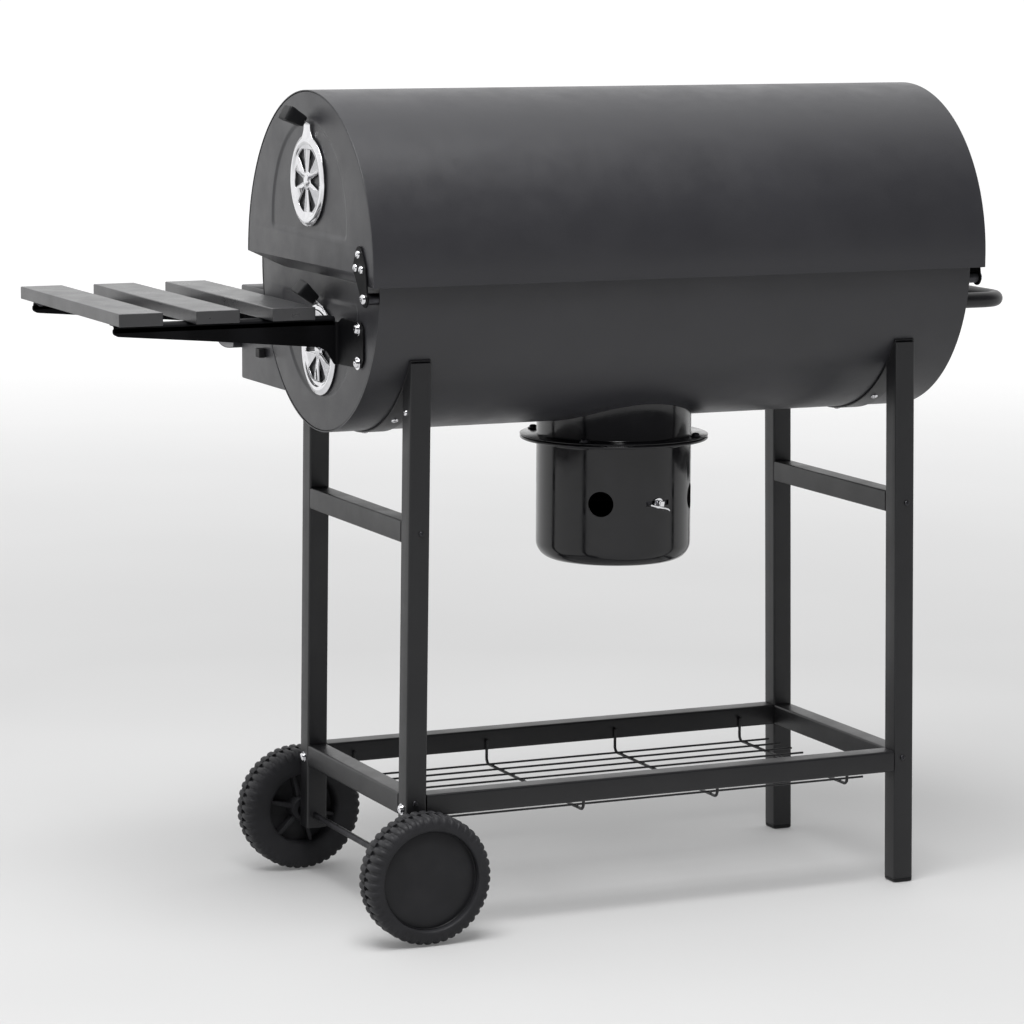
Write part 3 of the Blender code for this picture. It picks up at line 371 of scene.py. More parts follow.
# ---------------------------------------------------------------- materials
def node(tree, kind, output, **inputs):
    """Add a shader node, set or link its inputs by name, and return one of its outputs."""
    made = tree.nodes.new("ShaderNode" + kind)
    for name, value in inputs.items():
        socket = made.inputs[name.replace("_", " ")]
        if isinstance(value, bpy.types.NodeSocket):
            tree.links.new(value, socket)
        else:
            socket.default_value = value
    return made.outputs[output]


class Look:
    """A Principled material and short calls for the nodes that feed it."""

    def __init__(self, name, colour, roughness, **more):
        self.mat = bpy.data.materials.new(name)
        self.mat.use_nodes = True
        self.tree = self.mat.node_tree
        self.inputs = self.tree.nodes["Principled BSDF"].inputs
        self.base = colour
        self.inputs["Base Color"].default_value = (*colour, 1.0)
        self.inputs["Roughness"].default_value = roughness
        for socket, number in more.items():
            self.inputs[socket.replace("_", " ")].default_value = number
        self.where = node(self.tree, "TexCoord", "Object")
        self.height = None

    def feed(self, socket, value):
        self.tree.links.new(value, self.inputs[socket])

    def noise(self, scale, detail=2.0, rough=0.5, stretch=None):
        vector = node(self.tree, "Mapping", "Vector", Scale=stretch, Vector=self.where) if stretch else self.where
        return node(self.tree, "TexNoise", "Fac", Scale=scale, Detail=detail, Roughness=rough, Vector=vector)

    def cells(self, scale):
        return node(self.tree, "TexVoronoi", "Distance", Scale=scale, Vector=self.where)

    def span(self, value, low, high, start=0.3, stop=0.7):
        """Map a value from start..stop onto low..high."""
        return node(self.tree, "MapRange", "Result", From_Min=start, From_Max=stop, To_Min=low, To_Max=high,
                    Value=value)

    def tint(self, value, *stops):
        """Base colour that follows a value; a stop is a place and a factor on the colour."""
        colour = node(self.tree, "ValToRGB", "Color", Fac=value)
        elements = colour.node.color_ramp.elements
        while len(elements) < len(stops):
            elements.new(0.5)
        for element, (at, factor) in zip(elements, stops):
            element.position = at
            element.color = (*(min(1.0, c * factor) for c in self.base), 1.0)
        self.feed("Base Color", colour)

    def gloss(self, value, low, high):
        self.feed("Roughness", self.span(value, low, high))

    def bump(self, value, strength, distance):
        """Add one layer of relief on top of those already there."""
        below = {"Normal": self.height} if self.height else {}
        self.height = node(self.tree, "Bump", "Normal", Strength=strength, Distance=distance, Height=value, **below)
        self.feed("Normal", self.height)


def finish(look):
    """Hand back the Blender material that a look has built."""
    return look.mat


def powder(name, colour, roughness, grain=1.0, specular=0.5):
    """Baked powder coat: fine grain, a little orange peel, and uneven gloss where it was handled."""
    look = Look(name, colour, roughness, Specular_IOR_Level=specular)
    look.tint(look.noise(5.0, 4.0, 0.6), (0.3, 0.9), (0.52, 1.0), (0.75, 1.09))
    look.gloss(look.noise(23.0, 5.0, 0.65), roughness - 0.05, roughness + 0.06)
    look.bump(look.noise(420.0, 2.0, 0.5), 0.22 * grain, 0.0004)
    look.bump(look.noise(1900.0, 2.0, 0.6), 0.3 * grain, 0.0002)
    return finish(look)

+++

OBJECTIVE
Please restate the whole listing word for word.

ANSWER TO THIS PROBLEM
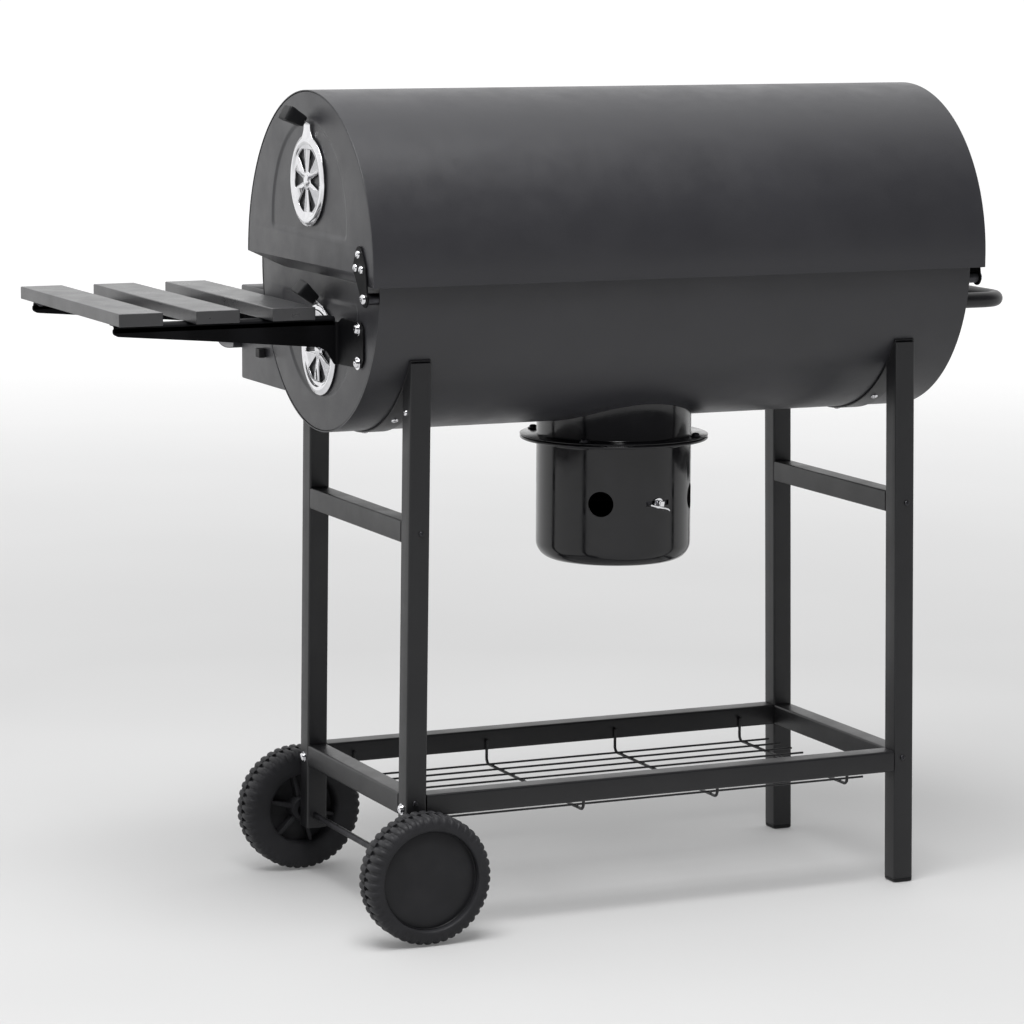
Write part 3 of the Blender code for this picture. It picks up at line 371 of scene.py. More parts follow.
# ---------------------------------------------------------------- materials
def node(tree, kind, output, **inputs):
    """Add a shader node, set or link its inputs by name, and return one of its outputs."""
    made = tree.nodes.new("ShaderNode" + kind)
    for name, value in inputs.items():
        socket = made.inputs[name.replace("_", " ")]
        if isinstance(value, bpy.types.NodeSocket):
            tree.links.new(value, socket)
        else:
            socket.default_value = value
    return made.outputs[output]


class Look:
    """A Principled material and short calls for the nodes that feed it."""

    def __init__(self, name, colour, roughness, **more):
        self.mat = bpy.data.materials.new(name)
        self.mat.use_nodes = True
        self.tree = self.mat.node_tree
        self.inputs = self.tree.nodes["Principled BSDF"].inputs
        self.base = colour
        self.inputs["Base Color"].default_value = (*colour, 1.0)
        self.inputs["Roughness"].default_value = roughness
        for socket, number in more.items():
            self.inputs[socket.replace("_", " ")].default_value = number
        self.where = node(self.tree, "TexCoord", "Object")
        self.height = None

    def feed(self, socket, value):
        self.tree.links.new(value, self.inputs[socket])

    def noise(self, scale, detail=2.0, rough=0.5, stretch=None):
        vector = node(self.tree, "Mapping", "Vector", Scale=stretch, Vector=self.where) if stretch else self.where
        return node(self.tree, "TexNoise", "Fac", Scale=scale, Detail=detail, Roughness=rough, Vector=vector)

    def cells(self, scale):
        return node(self.tree, "TexVoronoi", "Distance", Scale=scale, Vector=self.where)

    def span(self, value, low, high, start=0.3, stop=0.7):
        """Map a value from start..stop onto low..high."""
        return node(self.tree, "MapRange", "Result", From_Min=start, From_Max=stop, To_Min=low, To_Max=high,
                    Value=value)

    def tint(self, value, *stops):
        """Base colour that follows a value; a stop is a place and a factor on the colour."""
        colour = node(self.tree, "ValToRGB", "Color", Fac=value)
        elements = colour.node.color_ramp.elements
        while len(elements) < len(stops):
            elements.new(0.5)
        for element, (at, factor) in zip(elements, stops):
            element.position = at
            element.color = (*(min(1.0, c * factor) for c in self.base), 1.0)
        self.feed("Base Color", colour)

    def gloss(self, value, low, high):
        self.feed("Roughness", self.span(value, low, high))

    def bump(self, value, strength, distance):
        """Add one layer of relief on top of those already there."""
        below = {"Normal": self.height} if self.height else {}
        self.height = node(self.tree, "Bump", "Normal", Strength=strength, Distance=distance, Height=value, **below)
        self.feed("Normal", self.height)


def finish(look):
    """Hand back the Blender material that a look has built."""
    return look.mat


def powder(name, colour, roughness, grain=1.0, specular=0.5):
    """Baked powder coat: fine grain, a little orange peel, and uneven gloss where it was handled."""
    look = Look(name, colour, roughness, Specular_IOR_Level=specular)
    look.tint(look.noise(5.0, 4.0, 0.6), (0.3, 0.9), (0.52, 1.0), (0.75, 1.09))
    look.gloss(look.noise(23.0, 5.0, 0.65), roughness - 0.05, roughness + 0.06)
    look.bump(look.noise(420.0, 2.0, 0.5), 0.22 * grain, 0.0004)
    look.bump(look.noise(1900.0, 2.0, 0.6), 0.3 * grain, 0.0002)
    return finish(look)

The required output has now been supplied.